Souvent, c’est un juste milieu qui peut être trouvé, quelque part entre une vérité exposée de but en blanc et l’entretien d’un mensonge que l’enfant à lui-même déconstruit.
Mensonge culturel et mensonge individuel
Certains parents peuvent nourrir une autre inquiétude: la crainte que l’enfant intègre l’idée que ses parents lui racontent des bobards. «Si un parent ment par ailleurs et que l’enfant le détecte, il risque alors de perdre sa confiance dans la parole de l’adulte. Ce sera un mensonge qui s’ajoute à un autre. Par exemple, le parent qui soi-disant ne fume pas, alors que son enfant sent très bien l’odeur de cigarette…»

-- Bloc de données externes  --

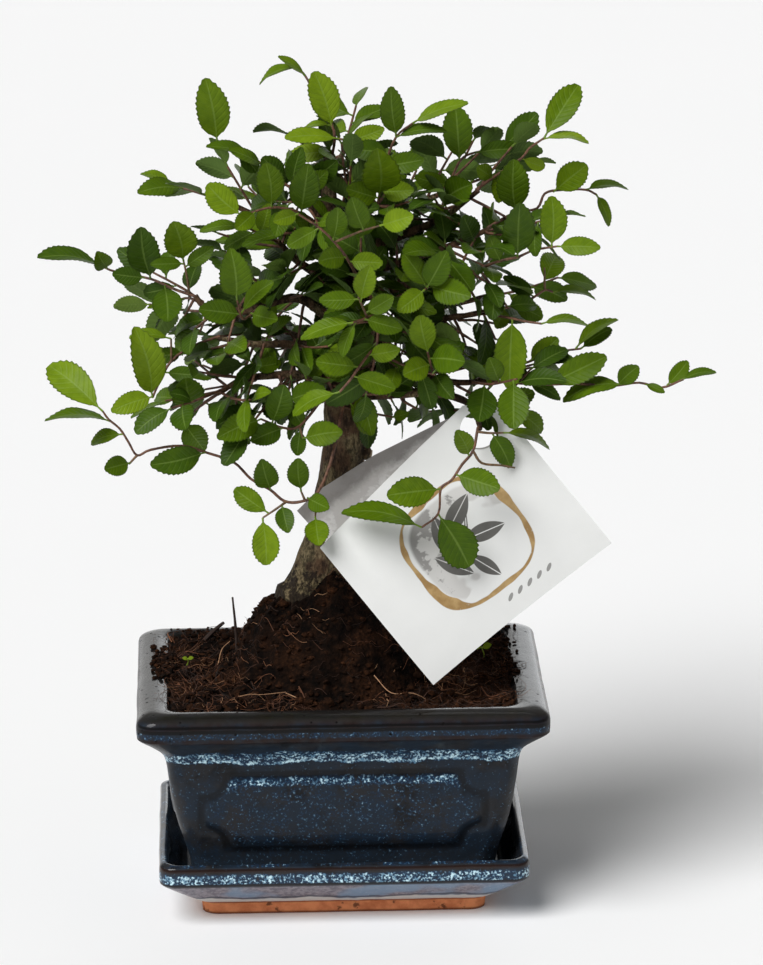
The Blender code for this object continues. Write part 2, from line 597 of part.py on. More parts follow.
def new_object(name, points, faces, collection):
    """A mesh object from points in millimetres."""
    mesh = bpy.data.meshes.new(name)
    mesh.from_pydata([Vector(p) * MM for p in points], [], faces)
    mesh.update()
    obj = bpy.data.objects.new(name, mesh)
    collection.objects.link(obj)
    return obj


def faces_outward(obj):
    shape = bmesh.new()
    shape.from_mesh(obj.data)
    bmesh.ops.recalc_face_normals(shape, faces=shape.faces)
    shape.to_mesh(obj.data)
    shape.free()


def rounded_rectangle(half_long, half_short, corner, z, corner_steps=2, side_steps=1):
    """One level loop of points, anticlockwise from above."""
    loop = []
    for k, (sx, sy) in enumerate(((1, -1), (1, 1), (-1, 1), (-1, -1))):
        cx, cy = sx * (half_long - corner), sy * (half_short - corner)
        for i in range(corner_steps + 1):
            angle = math.radians(-90 + 90 * k + 90 * i / corner_steps)
            loop.append(Vector((cx + corner * math.cos(angle), cy + corner * math.sin(angle), z)))
    if side_steps == 1:
        return loop
    full = []
    for i, place in enumerate(loop):
        full.append(place)
        if i % (corner_steps + 1) == corner_steps:
            ahead = loop[(i + 1) % len(loop)]
            full += [place.lerp(ahead, s / side_steps) for s in range(1, side_steps)]
    return full


def loft(name, loops, collection, ring=False):
    """Skin between loops of equally many points: capped at both ends, or joined round into a ring."""
    count = len(loops[0])
    points = [p for loop in loops for p in loop]
    faces = []
    for i in range(len(loops) - (0 if ring else 1)):
        j = (i + 1) % len(loops)
        for k in range(count):
            n = (k + 1) % count
            faces.append((i * count + k, i * count + n, j * count + n, j * count + k))
    if not ring:
        faces.append(tuple(reversed(range(count))))
        faces.append(tuple(range((len(loops) - 1) * count, len(loops) * count)))
    obj = new_object(name, points, faces, collection)
    faces_outward(obj)
    return obj


def wire(name, route, radii, sides_step, collection):
    """A round stem along a route: a curve with filled caps, made a mesh whose caps are welded."""
    curve = bpy.data.curves.new(name, "CURVE")
    curve.dimensions = "3D"
    curve.bevel_depth = MM
    curve.bevel_resolution = sides_step
    curve.use_fill_caps = True
    spline = curve.splines.new("POLY")
    spline.points.add(len(route) - 1)
    for point, place, radius in zip(spline.points, route, radii):
        point.co = (*(place * MM), 1)
        point.radius = radius
    stem = bpy.data.objects.new(name + " curve", curve)
    collection.objects.link(stem)
    graph = bpy.context.evaluated_depsgraph_get()
    mesh = bpy.data.meshes.new_from_object(stem.evaluated_get(graph))
    shape = bmesh.new()
    shape.from_mesh(mesh)
    bmesh.ops.remove_doubles(shape, verts=shape.verts, dist=0.00001)
    bmesh.ops.recalc_face_normals(shape, faces=shape.faces)
    shape.to_mesh(mesh)
    shape.free()
    solid = bpy.data.objects.new(name, mesh)
    solid.matrix_world = stem.matrix_world
    collection.objects.link(solid)
    bpy.data.objects.remove(stem)
    return solid


def apply_boolean(obj, operation, other=None, collection=None):
    """Cuts or joins once and keeps the resulting mesh."""
    change = obj.modifiers.new(operation.lower(), "BOOLEAN")
    change.operation = operation
    change.solver = "EXACT"
    if collection:
        change.operand_type = "COLLECTION"
        change.collection = collection
    else:
        change.object = other
    graph = bpy.context.evaluated_depsgraph_get()
    mesh = bpy.data.meshes.new_from_object(obj.evaluated_get(graph))
    obj.modifiers.clear()
    shape = bmesh.new()
    shape.from_mesh(mesh)
    bmesh.ops.dissolve_limit(shape, angle_limit=FLAT_ENOUGH, verts=shape.verts, edges=shape.edges)
    shape.to_mesh(mesh)
    shape.free()
    obj.data = mesh


def join_all(obj, pieces):
    """One union of an object with every piece of a collection, which is then emptied and removed."""
    if pieces.objects:
        apply_boolean(obj, "UNION", collection=pieces)
    for piece in list(pieces.objects):
        bpy.data.objects.remove(piece)
    bpy.data.collections.remove(pieces)


def loose_collection(name):
    made = bpy.data.collections.new(name)
    bpy.context.scene.collection.children.link(made)
    return made


def box(name, low, high, collection):
    """A plain block between two corners, in millimetres."""
    shape = bmesh.new()
    bmesh.ops.create_cube(shape, size=1)
    for vert in shape.verts:
        vert.co = Vector([(low[k] + (vert.co[k] + 0.5) * (high[k] - low[k])) * MM for k in range(3)])
    mesh = bpy.data.meshes.new(name)
    shape.to_mesh(mesh)
    shape.free()
    obj = bpy.data.objects.new(name, mesh)
    collection.objects.link(obj)
    return obj


def rod(name, radius, start, end, sides, collection):
    """A straight round rod between two places, in millimetres."""
    start, end = Vector(start), Vector(end)
    shape = bmesh.new()
    bmesh.ops.create_cone(shape, cap_ends=True, segments=sides, radius1=radius * MM, radius2=radius * MM,
                          depth=(end - start).length * MM)
    mesh = bpy.data.meshes.new(name)
    shape.to_mesh(mesh)
    shape.free()
    obj = bpy.data.objects.new(name, mesh)
    collection.objects.link(obj)
    turn = (end - start).to_track_quat("Z", "Y").to_matrix().to_4x4()
    obj.matrix_world = Matrix.Translation((start + end) / 2 * MM) @ turn
    return obj


def panel_outline(half_long):
    """Panel corners scooped out by quarter circles, as (across, up) points."""
    outline = []
    scoop = PANEL_SCOOP
    corners = ((half_long, PANEL_LOW, 180), (half_long, PANEL_HIGH, 270), (-half_long, PANEL_HIGH, 0),
               (-half_long, PANEL_LOW, 90))
    for across, up, begin in corners:
        for i in range(4):
            angle = math.radians(begin - 30 * i)
            outline.append((across + scoop * math.cos(angle), up + scoop * math.sin(angle)))
    return outline


def panel_prism(name, half_long, reach, along_x, collection):
    """The panel's outline pushed right through the pot."""
    loops = []
    for end in (-reach, reach):
        loops.append([Vector((end, a, u) if along_x else (a, end, u)) for a, u in panel_outline(half_long)])
    return loft(name, loops, collection)


def make_pot(collection):
    def level(z, half, grow=0.0):
        half += grow
        return rounded_rectangle(half, half - POT_NARROWER, POT_CORNER + grow, z)

    pot = loft("pot", [level(z, h) for z, h in POT_WALL_OUT + POT_WALL_IN], collection)
    cutters = loose_collection("pot cutters")
    wall = [(z, h) for z, h in POT_WALL_OUT if PANEL_LOW - 10 < z < PANEL_HIGH + 10]
    for label, along_x, half in (("long", False, PANEL_HALF_LONG), ("short", True, PANEL_HALF_SHORT)):
        skin = loft("panel " + label, [level(z, h, PANEL_PROUD) for z, h in wall]
                    + [level(z, h, -2.0) for z, h in reversed(wall)], cutters, ring=True)
        prism = panel_prism("outline " + label, half, 90, along_x, cutters)
        apply_boolean(skin, "INTERSECT", prism)
        apply_boolean(pot, "UNION", skin)
    foot_x, foot_y = FOOT_CHANNELS
    foot_top = POT_WALL_OUT[0][0] + POT_FOOT
    apply_boolean(pot, "DIFFERENCE", box("channel x", (-90, -foot_y, 0), (90, foot_y, foot_top), cutters))
    apply_boolean(pot, "DIFFERENCE", box("channel y", (-foot_x, -90, 0), (foot_x, 90, foot_top), cutters))
    for side in (-1, 1):
        drain = rod("drain", DRAIN_RADIUS, (side * DRAIN_X, 0, 5), (side * DRAIN_X, 0, 20), 16, cutters)
        apply_boolean(pot, "DIFFERENCE", drain)
    drop_all(cutters)
    return pot


def drop_all(collection):
    for obj in list(collection.objects):
        bpy.data.objects.remove(obj)
    bpy.data.collections.remove(collection)


def make_saucer(collection):
    loops = [rounded_rectangle(h, h - SAUCER_NARROWER, SAUCER_CORNER, z) for z, h in SAUCER_WALL]
    return loft("saucer", loops, collection)


def heap_height(x, y):
    """How far the root ball stands above the pot's rim level at a place."""
    u, v = (x - HEAP_CENTRE[0]) / HEAP_RADII[0], (y - HEAP_CENTRE[1]) / HEAP_RADII[1]
    rough = 1.1 * math.sin(0.31 * x + 1.3) * math.cos(0.37 * y) + 0.8 * math.sin(0.53 * x - 0.41 * y)
    return HEAP_TOP * math.exp(-((u * u + v * v) ** HEAP_STEEPNESS)) + rough


def make_soil(collection):
    def level(z, half):
        return rounded_rectangle(half - FIT, half - POT_NARROWER - FIT, POT_CORNER - FIT, z, 2, 4)

    walls = [(z, h) for z, h in reversed(POT_WALL_IN) if z < SOIL_EDGE]
    loops = [level(max(z, SOIL_BOTTOM), h) for z, h in walls]
    edge = loops[-1]
    for part in SOIL_RINGS:
        loops.append([Vector((p.x * part, p.y * part, SOIL_EDGE + heap_height(p.x * part, p.y * part)))
                      for p in edge])
    soil = loft("soil", loops, collection)
    (place, radius), top = TRUNK_ROUTE[0], TRUNK_ROUTE[1][0]
    cutters = loose_collection("soil cutter")
    wide = (radius + FIT) / math.cos(math.pi / TRUNK_SIDES)
    hole = rod("trunk hole", wide, (*place[:2], place[2] - FIT), (*top[:2], top[2] + 20),
               TRUNK_SIDES, cutters)
    apply_boolean(soil, "DIFFERENCE", hole)
    drop_all(cutters)
    return soil


def make_trunk(routes, collection):
    loops = []
    for i, (place, radius) in enumerate(TRUNK_ROUTE):
        place = Vector(place)
        loop = []
        for k in range(TRUNK_SIDES):
            angle = math.tau * (k + 0.5) / TRUNK_SIDES
            swell = 1 if i < 2 else 1 + 0.05 * math.sin(3 * angle + 0.6 * i)
            loop.append(place + Vector((math.cos(angle), math.sin(angle), 0)) * radius * swell)
        loops.append(loop)
    trunk = loft("trunk", loops, collection)
    pieces = loose_collection("branches")
    for i, (route, radii) in enumerate(routes[1:]):
        wire("branch %d" % i, route, radii, 0, pieces)
    wire("pruned stub", [Vector(p) for p in STUB_ROUTE], taper(STUB_RADII, len(STUB_ROUTE)), 1, pieces)
    join_all(trunk, pieces)
    return trunk


def make_spray(name, twigs, leaves, collection):
    spray = wire("spray_" + name, twigs[0], taper(TWIG_RADII, len(twigs[0])), 0, collection)
    pieces = loose_collection("pieces of " + name)
    for i, twig in enumerate(twigs[1:]):
        radii = [r * 0.85 for r in taper(TWIG_RADII, len(twig))]
        wire("side twig %d" % i, twig, radii, 0, pieces)
    for i, leaf in enumerate(leaves):
        new_object("leaf %d" % i, *blade(leaf, leaf_outline(leaf), LEAF_THICK), pieces)
    for piece in pieces.objects:
        faces_outward(piece)
    join_all(spray, pieces)
    return spray


def plate(name, corners, inward, collection):
    """A flat or curled sheet of paper: its corner loop, pushed by its thickness."""
    shape = bmesh.new()
    verts = [shape.verts.new(p * MM) for p in corners]
    for i in range(1, len(verts) - 1):
        shape.faces.new((verts[0], verts[i], verts[i + 1]))
    pushed = bmesh.ops.extrude_face_region(shape, geom=list(shape.faces))
    new_verts = [g for g in pushed["geom"] if isinstance(g, bmesh.types.BMVert)]
    bmesh.ops.translate(shape, verts=new_verts, vec=inward * MM)
    bmesh.ops.recalc_face_normals(shape, faces=shape.faces)
    mesh = bpy.data.meshes.new(name)
    shape.to_mesh(mesh)
    shape.free()
    obj = bpy.data.objects.new(name, mesh)
    collection.objects.link(obj)
    return obj


def make_card(collection):
    front, back = card_shells()
    backward = (front[2] - front[1]).cross(front[0] - front[1]).normalized()
    backward = backward if backward.y > 0 else -backward
    card = plate("label_card", front, backward * CARD_THICK, collection)
    cutters = loose_collection("card cutters")
    sheet = plate("card back leaf", back, backward * CARD_THICK, cutters)
    apply_boolean(card, "UNION", sheet)
    centre = Vector(CARD_HOLE)
    hole = rod("hang hole", CARD_HOLE_RADIUS, centre - backward * 15, centre + backward * 15, 20, cutters)
    apply_boolean(card, "DIFFERENCE", hole)
    drop_all(cutters)
    return card


def finish(obj, colour, roughness, round_edges=40):
    obj.data.materials.clear()
    obj.data.materials.append(material(obj.name + " finish", colour, roughness))
    obj.data.shade_smooth()
    obj.data.set_sharp_from_angle(angle=math.radians(round_edges))


def main():
    for obj in list(bpy.data.objects):
        bpy.data.objects.remove(obj)
    bonsai = loose_collection("mini_bonsai")
    routes = wood_routes()
    trunk = make_trunk(routes, bonsai)
    sprays = plan_crown(routes, surface_of(trunk))
    finish(trunk, COLOURS["trunk"], 0.8)
    finish(make_saucer(bonsai), COLOURS["saucer"], 0.18)
    finish(make_pot(bonsai), COLOURS["pot"], 0.16)
    finish(make_soil(bonsai), COLOURS["soil"], 0.95)
    finish(make_card(bonsai), COLOURS["label_card"], 0.7, 20)
    for name, twigs, leaves in sprays:
        finish(make_spray(name, twigs, leaves, bonsai), COLOURS["spray"], 0.45, 25)


main()
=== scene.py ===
"""The finished look of a mini bonsai: a small-leaved elm in a speckle-glazed pot on its saucer.

Every piece stands where the solid frame has it. Places and sizes here are in millimetres: the middle of the
saucer's foot is the origin, +X is right, +Y is to the back and +Z is up.
"""

import math
import random
from collections import namedtuple

import bmesh
import bpy
import numpy as np
from mathutils import Matrix, Vector, noise
from mathutils.bvhtree import BVHTree
from mathutils.geometry import delaunay_2d_cdt


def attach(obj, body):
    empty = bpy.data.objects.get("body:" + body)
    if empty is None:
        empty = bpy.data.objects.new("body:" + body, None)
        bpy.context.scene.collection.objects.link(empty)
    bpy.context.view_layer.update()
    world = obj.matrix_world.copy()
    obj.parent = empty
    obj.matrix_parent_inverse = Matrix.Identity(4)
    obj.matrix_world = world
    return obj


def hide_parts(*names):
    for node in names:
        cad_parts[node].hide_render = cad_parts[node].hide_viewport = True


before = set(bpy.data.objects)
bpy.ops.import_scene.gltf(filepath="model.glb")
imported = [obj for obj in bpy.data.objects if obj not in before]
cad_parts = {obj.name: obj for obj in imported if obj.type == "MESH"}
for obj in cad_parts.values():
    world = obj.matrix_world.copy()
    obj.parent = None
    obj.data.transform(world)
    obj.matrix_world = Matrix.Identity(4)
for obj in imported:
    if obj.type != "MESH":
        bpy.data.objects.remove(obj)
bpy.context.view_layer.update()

MM = 0.001
FIT = 0.3
NO_MARK = (0.0, 0.0, 0.0)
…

Mais il y a mensonge et mensonge, en réalité, d’autant plus lorsqu’il s’agit d’une légende comme celle de saint Nicolas. «Si c’est l’unique mensonge des parents et que l’enfant sent bien que, par ailleurs, les parents disent toujours la vérité, même lorsqu’elle est difficile à entendre, alors il a accordera du crédit à leur parole.»
Il s’agit de surcroit d’un «mensonge culturel», comme le qualifie Moïra Mikolajczak. A l’intérieur d’une même culture ou d’une même communauté, tous les enfants partagent cette expérience, qui se déroule dans un contexte heureux. L’enfant est en mesure de saisir la différence avec un «mensonge individuel, lors duquel l’enfant est le seul auquel on cache la vérité, alors que les autres personnes la connaissent. Là, en effet, il peut y avoir un sentiment de trahison», mais qui n’a pas lieu d’être autour du grand saint, dans l’immense majorité des situations.